During her studies in law school, Betty came across the Innocence Project after reading a paper on DNA. This was the breakthrough she needed. When her brother was on trial, DNA was not yet an exact science. So she set out to find the samples from the case and compare them with her brother’s. And just like that, after 18 years in jail, Kenny was exonerated. Even his ex-girlfriend recanted her testimony.
But I think I knew she was going to recant, because I think she’d always wanted to, but was afraid of perjury. But once Kenny was free, she knew the game was up. Now she had to tell the truth.
But her fight is not over
Betty wasn’t satisfied with only proving her brother’s innocence. She also wanted to get justice. The police had made grave mistakes by putting the wrong man in jail.
“The DNA evidence exonerated Kenny, but it didn’t prove what the Ayer police did to Kenny, on purpose. And that’s what I wanted to prove,” she said in The Guardian.
In a tragic turn of event, Kenny died in a freak accident only 6 months after living jail. Throughout it all, Betty continued the fight for another 7 years and proved they had intentionally locked up the wrong man. “They’d tested his prints twice. They knew he wasn’t guilty. They knew from day one that Kenny was innocent,” Betty said.
She is back to her beginnings
Betty will never forget her brother, the only person who had believed she could become a lawyer. Today, she is not interested in practicing as a lawyer again, preferring to serve beer in the same bar she used to work at.
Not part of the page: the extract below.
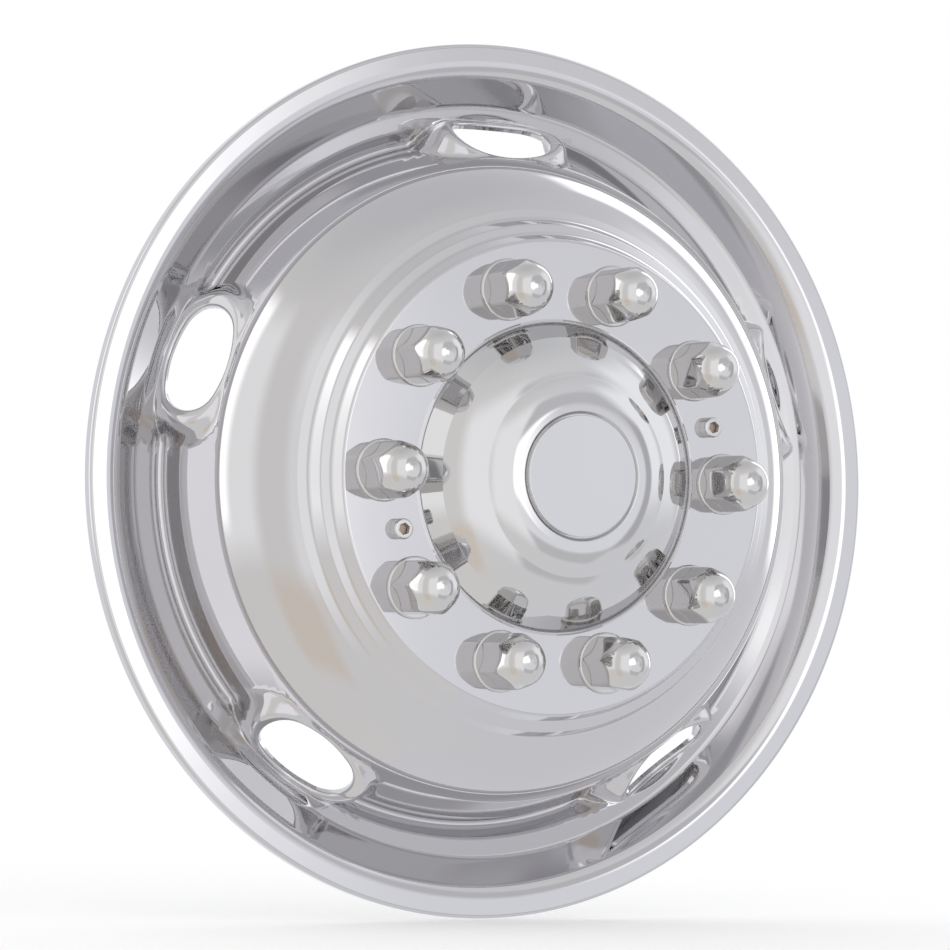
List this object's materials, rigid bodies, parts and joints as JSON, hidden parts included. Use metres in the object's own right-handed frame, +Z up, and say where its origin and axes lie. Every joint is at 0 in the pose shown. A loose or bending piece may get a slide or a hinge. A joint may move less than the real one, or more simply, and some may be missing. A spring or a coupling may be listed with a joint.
{
  "type": "truck wheel simulator",
  "caption": "Polished steel liner for a dual-wheel truck's front wheel, with a stepped hub dome, hexagonal lug covers, hand holes and fixing brackets behind.",
  "frame": {"origin": "on the wheel's axis, in the plane of the liner's rim edge", "axes": "the wheel's axis is Y, the show side faces -Y, +Z is up and +X is to the right seen from the front"},
  "size_m": [0.52, 0.143, 0.52],
  "materials": {
    "polished_sheet": "mirror-polished stainless sheet",
    "polished_hub": "mirror-polished stainless sheet",
    "polished_cover": "bright pressed cap",
    "polished_nut": "bright",
    "bracket_steel": "zinc plated, dull",
    "stud_steel": "yellow zinc plated",
    "spacer_steel": "zinc plated"
  },
  "bodies": {
    "root": {"liner": "polished_sheet", "hub_cover": "polished_hub", "hub_disc": "polished_hub", "lug_cover_01": "polished_cover", "lug_cover_02": "polished_cover", "lug_cover_03": "polished_cover", "lug_cover_04": "polished_cover", "lug_cover_05": "polished_cover", "lug_cover_06": "polished_cover", "lug_cover_07": "polished_cover", "lug_cover_08": "polished_cover", "lug_cover_09": "polished_cover", "lug_cover_10": "polished_cover", "mount_bracket_1": "bracket_steel", "mount_bracket_2": "bracket_steel", "bracket_stud_1": "stud_steel", "bracket_stud_2": "stud_steel", "spacer_nut_1": "spacer_steel", "spacer_nut_2": "spacer_steel", "socket_nut_1": "polished_nut", "socket_nut_2": "polished_nut"}
  },
  "joints": []
}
She continues to offer her help on a volunteer basis with the Innocence Project, helping other victims of legal mistakes.
I like helping the Innocence Project. I don’t want to do anything else. I like my life the way it is. It is a good life.
Betty’s incredible story inspires us to never stop fighting for what you believe in. If you are fighting for truth and justice and someone’s very life, no hurdle is too great to jump.